> _Data shown_:
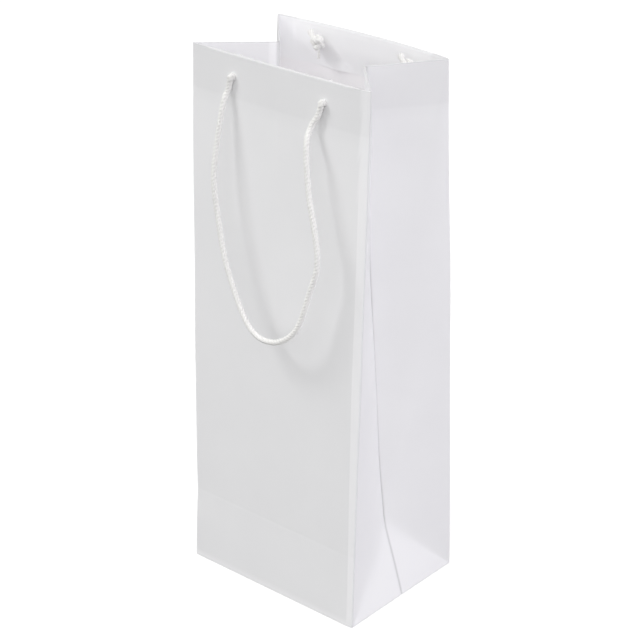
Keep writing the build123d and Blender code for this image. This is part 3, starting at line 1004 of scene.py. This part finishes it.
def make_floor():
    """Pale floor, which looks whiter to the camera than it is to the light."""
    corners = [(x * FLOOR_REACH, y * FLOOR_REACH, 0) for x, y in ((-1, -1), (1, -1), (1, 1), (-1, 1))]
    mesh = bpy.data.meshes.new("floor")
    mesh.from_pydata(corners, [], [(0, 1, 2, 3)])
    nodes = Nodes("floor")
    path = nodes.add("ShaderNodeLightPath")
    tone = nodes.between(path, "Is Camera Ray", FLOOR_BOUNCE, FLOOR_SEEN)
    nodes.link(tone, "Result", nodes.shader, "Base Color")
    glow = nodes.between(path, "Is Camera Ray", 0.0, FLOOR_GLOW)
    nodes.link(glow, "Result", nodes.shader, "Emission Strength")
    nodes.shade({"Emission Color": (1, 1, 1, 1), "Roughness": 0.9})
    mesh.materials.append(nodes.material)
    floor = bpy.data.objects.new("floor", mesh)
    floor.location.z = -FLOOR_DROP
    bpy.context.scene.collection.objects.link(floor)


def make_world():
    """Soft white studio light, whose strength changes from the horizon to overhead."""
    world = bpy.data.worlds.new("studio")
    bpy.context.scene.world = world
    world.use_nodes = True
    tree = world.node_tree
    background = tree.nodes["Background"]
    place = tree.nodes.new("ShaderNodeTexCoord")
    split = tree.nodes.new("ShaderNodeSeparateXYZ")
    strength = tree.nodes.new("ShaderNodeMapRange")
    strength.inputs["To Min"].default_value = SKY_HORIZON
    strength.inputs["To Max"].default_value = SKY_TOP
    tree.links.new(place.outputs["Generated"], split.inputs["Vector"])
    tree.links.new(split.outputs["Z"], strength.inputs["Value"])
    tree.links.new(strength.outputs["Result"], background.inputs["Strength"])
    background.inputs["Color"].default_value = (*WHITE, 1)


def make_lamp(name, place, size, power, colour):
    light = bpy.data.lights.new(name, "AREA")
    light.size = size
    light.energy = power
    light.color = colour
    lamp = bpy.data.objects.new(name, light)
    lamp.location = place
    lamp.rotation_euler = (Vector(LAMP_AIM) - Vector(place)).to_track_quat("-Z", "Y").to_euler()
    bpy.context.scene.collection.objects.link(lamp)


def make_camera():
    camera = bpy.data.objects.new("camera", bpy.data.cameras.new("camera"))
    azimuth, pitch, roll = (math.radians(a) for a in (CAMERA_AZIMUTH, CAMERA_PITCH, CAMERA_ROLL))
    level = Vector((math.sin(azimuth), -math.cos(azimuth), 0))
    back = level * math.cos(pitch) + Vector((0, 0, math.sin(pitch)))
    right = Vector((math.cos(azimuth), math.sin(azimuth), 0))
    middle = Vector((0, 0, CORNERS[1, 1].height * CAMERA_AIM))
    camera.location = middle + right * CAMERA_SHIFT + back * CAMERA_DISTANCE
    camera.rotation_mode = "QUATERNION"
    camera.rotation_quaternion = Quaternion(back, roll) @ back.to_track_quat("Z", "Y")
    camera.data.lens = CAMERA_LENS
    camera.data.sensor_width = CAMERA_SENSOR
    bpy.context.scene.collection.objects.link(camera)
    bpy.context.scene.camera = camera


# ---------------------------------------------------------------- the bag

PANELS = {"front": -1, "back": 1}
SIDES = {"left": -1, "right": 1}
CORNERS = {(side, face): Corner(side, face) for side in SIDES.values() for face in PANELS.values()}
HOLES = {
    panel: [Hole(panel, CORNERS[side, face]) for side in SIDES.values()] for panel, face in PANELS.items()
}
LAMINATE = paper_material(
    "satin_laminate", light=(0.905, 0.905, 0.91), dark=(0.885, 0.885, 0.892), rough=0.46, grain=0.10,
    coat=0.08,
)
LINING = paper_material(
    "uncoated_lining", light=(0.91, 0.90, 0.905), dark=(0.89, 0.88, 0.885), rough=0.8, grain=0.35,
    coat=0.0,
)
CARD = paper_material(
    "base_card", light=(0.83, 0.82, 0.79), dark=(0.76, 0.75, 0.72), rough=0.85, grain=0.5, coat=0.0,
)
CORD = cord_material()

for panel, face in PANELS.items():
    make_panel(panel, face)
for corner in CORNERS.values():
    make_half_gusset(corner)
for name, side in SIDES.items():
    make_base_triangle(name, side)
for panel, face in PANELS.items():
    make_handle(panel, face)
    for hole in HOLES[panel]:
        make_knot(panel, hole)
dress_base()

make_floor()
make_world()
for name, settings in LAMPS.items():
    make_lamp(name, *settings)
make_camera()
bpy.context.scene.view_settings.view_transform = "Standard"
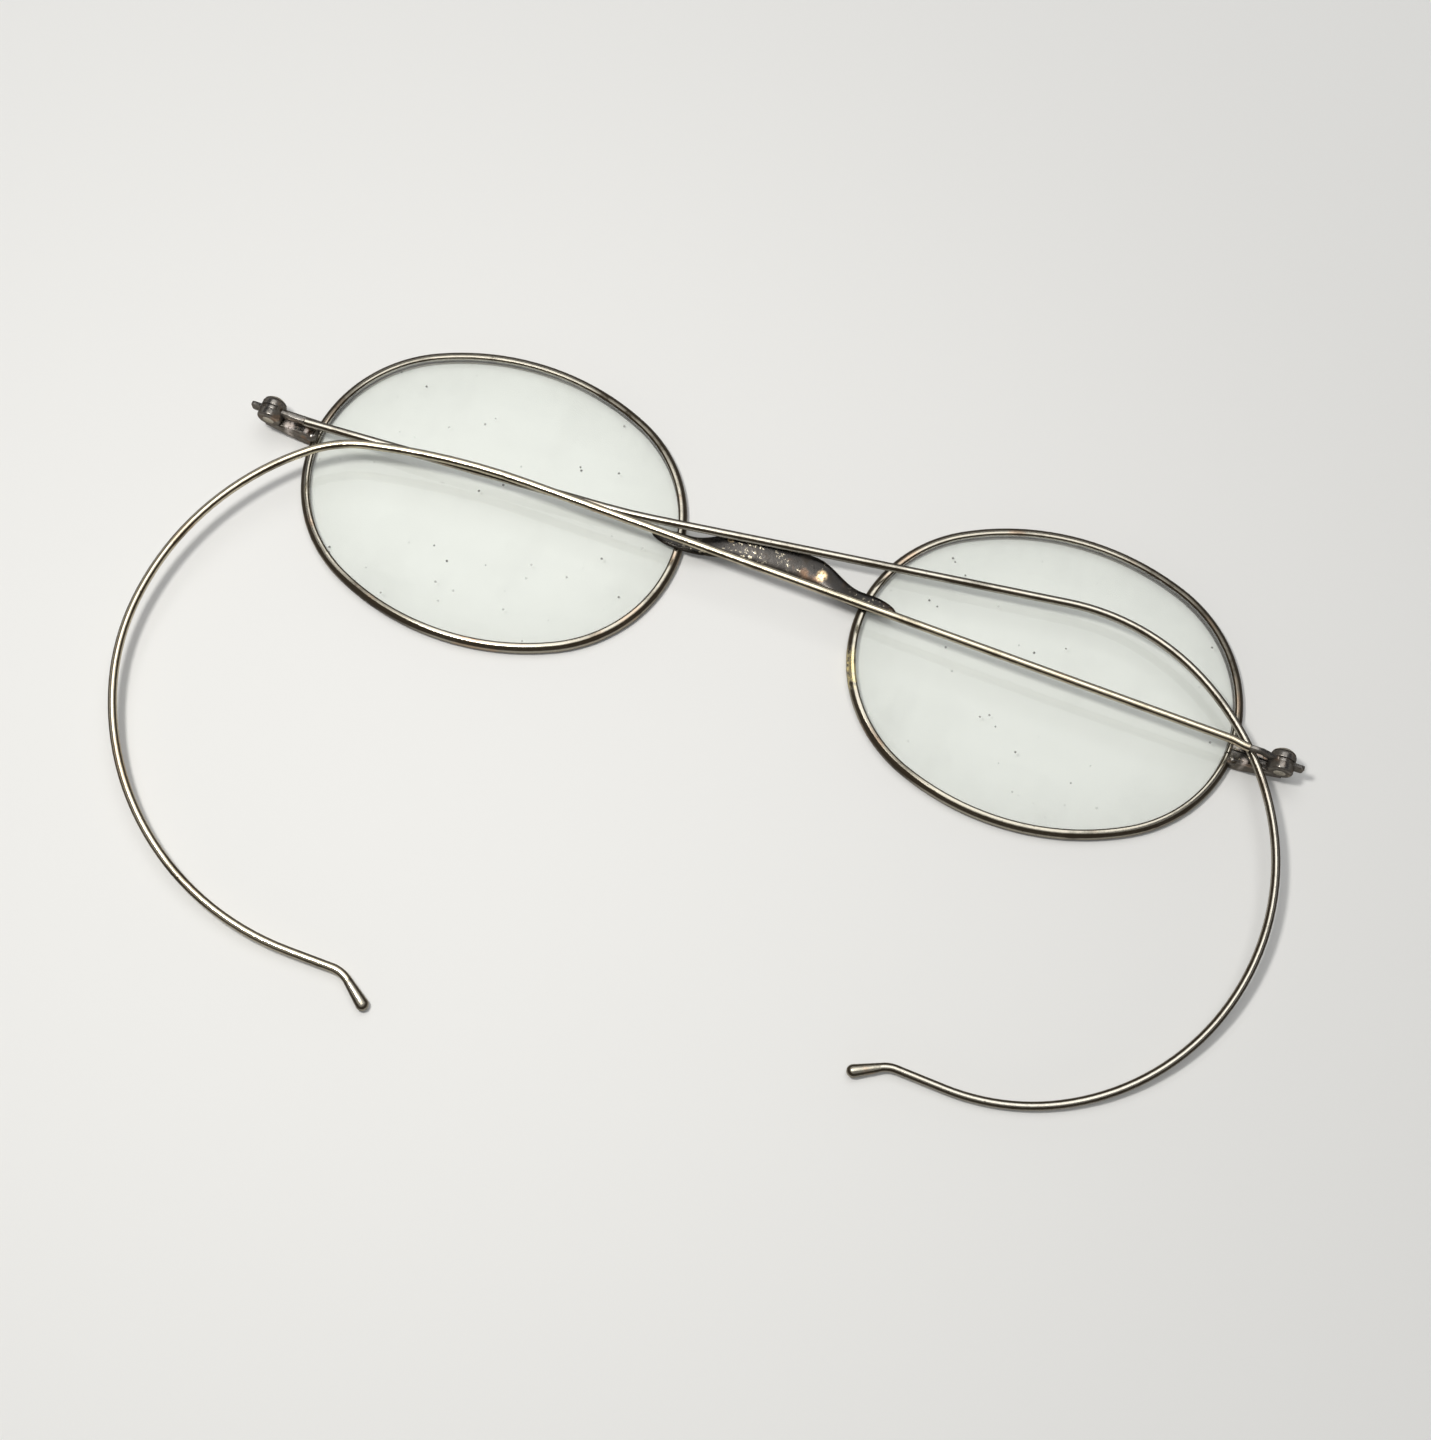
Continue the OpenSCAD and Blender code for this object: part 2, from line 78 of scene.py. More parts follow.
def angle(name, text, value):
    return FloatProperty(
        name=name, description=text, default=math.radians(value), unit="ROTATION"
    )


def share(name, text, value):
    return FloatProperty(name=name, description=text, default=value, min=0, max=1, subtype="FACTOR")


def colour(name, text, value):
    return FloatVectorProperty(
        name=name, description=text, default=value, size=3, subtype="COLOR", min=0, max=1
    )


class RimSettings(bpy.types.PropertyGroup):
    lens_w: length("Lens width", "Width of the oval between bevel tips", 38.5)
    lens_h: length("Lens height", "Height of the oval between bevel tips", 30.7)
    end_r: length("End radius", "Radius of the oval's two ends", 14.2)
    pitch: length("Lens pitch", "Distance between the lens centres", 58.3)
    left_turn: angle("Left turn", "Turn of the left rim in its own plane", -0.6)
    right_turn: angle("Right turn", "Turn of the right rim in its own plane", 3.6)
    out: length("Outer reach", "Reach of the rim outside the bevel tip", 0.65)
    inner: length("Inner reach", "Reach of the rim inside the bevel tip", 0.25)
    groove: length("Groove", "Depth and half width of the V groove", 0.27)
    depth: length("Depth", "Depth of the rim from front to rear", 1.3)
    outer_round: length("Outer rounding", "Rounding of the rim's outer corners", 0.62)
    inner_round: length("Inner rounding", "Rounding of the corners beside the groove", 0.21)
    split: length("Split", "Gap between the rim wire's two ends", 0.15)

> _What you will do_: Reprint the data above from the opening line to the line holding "bpy.context.scene.collection.objects.link(floor)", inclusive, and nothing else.

> _Task result_:
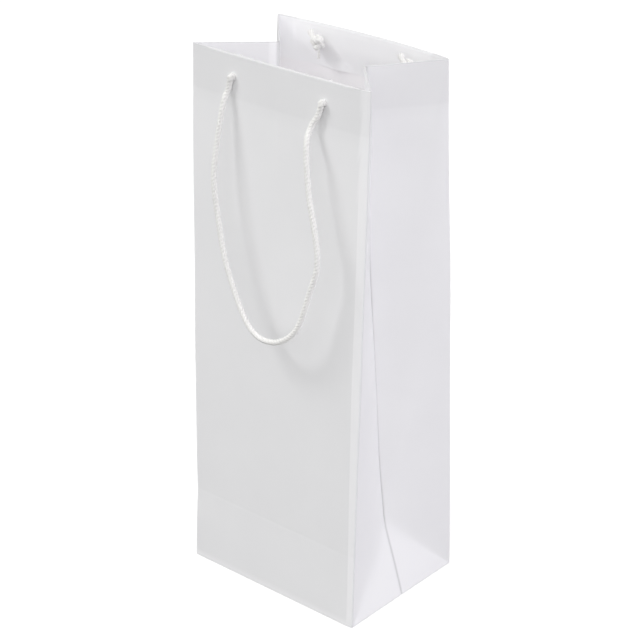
Keep writing the build123d and Blender code for this image. This is part 3, starting at line 1004 of scene.py. This part finishes it.
def make_floor():
    """Pale floor, which looks whiter to the camera than it is to the light."""
    corners = [(x * FLOOR_REACH, y * FLOOR_REACH, 0) for x, y in ((-1, -1), (1, -1), (1, 1), (-1, 1))]
    mesh = bpy.data.meshes.new("floor")
    mesh.from_pydata(corners, [], [(0, 1, 2, 3)])
    nodes = Nodes("floor")
    path = nodes.add("ShaderNodeLightPath")
    tone = nodes.between(path, "Is Camera Ray", FLOOR_BOUNCE, FLOOR_SEEN)
    nodes.link(tone, "Result", nodes.shader, "Base Color")
    glow = nodes.between(path, "Is Camera Ray", 0.0, FLOOR_GLOW)
    nodes.link(glow, "Result", nodes.shader, "Emission Strength")
    nodes.shade({"Emission Color": (1, 1, 1, 1), "Roughness": 0.9})
    mesh.materials.append(nodes.material)
    floor = bpy.data.objects.new("floor", mesh)
    floor.location.z = -FLOOR_DROP
    bpy.context.scene.collection.objects.link(floor)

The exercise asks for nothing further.